Triboelectric generator gives mass spectrometer a boost

A device that generates electricity from friction has been used to increase the sensitivity of a mass spectrometer to "unprecedented levels”, according to Facundo Fernández, Zhong Lin Wang and colleagues at the Georgia Institute of Technology in the US. Triboelectric nanogenerators (TENGs) convert mechanical energy to electrical energy and are of great interest to Wang and others who are building systems to harvest energy from the environment. The team's TENG provides an ionizing voltage of 6000–8000 V to a mass spectrometer, compared with the 1500 V that is supplied by a conventional source. The TENG voltage alternates in polarity and the corresponding current is supplied in a very precise manner.

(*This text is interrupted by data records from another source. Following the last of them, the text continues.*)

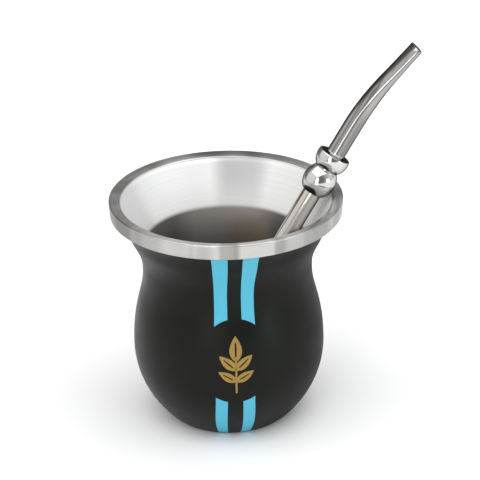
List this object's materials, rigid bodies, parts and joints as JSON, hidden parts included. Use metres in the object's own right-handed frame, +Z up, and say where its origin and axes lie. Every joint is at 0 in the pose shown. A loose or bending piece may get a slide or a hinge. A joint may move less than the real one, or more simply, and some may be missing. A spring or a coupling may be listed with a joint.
{
  "type": "mate cup with straw",
  "caption": "Waisted double-walled steel mate cup in a black coat with two light stripes, open and empty, with a bent steel straw leaning in its mouth.",
  "frame": {"origin": "centre of the cup's flat base, on the cup's axis", "axes": "+Z up the cup's axis, -Y towards the front with the stripes, +X towards the side that the straw leans to"},
  "size_m": [0.1147, 0.086, 0.1415],
  "materials": {
    "black_coat": "satin black powder coat with two light blue stripes",
    "brushed_steel": "fine brushed stainless steel, turned round the cup",
    "polished_steel": "polished stainless steel"
  },
  "bodies": {
    "root": {"outer_body": "black_coat", "liner": "brushed_steel", "straw_tube": "polished_steel", "collar": "polished_steel", "strainer": "polished_steel"}
  },
  "joints": []
}
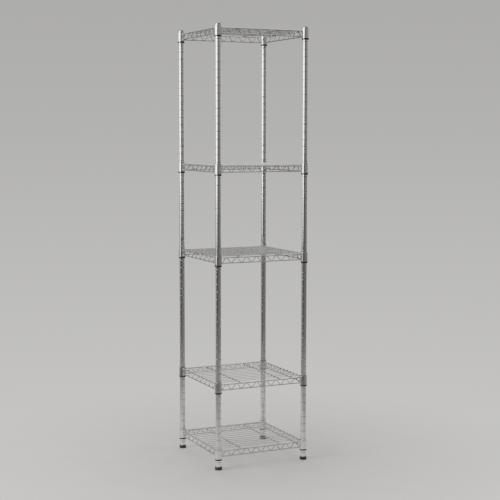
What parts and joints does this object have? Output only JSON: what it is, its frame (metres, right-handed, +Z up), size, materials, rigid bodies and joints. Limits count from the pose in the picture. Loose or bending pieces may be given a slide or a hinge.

The team believes that this voltage is extremely efficient at ionizing the sample – the first stage of operation of a mass spectrometer – and this means that a stronger measurement signal is obtained. The alternating and controlled nature of the signal also allows higher voltages to be used without damaging the sample or the mass spectrometer. Most mass spectrometers operate in a pulsed mode, so a pulsed TENG ionization voltage could be synchronized to ensure that the sample is only ionized when necessary. This could allow very small samples to be analysed at higher sensitivities because precious ions would not be wasted. Fernández says that the TENG allowed "us to reach sensitivity levels that are unheard-of – at the zeptomole scale". TENGs could also make mass spectrometers more compact and portable by replacing conventional ionization voltage supplies, which tend to be large and bulky. Looking further into the future, it may even be possible to create mass spectrometers that are powered by TENGs alone. The research is described in Nature Nanotechnology.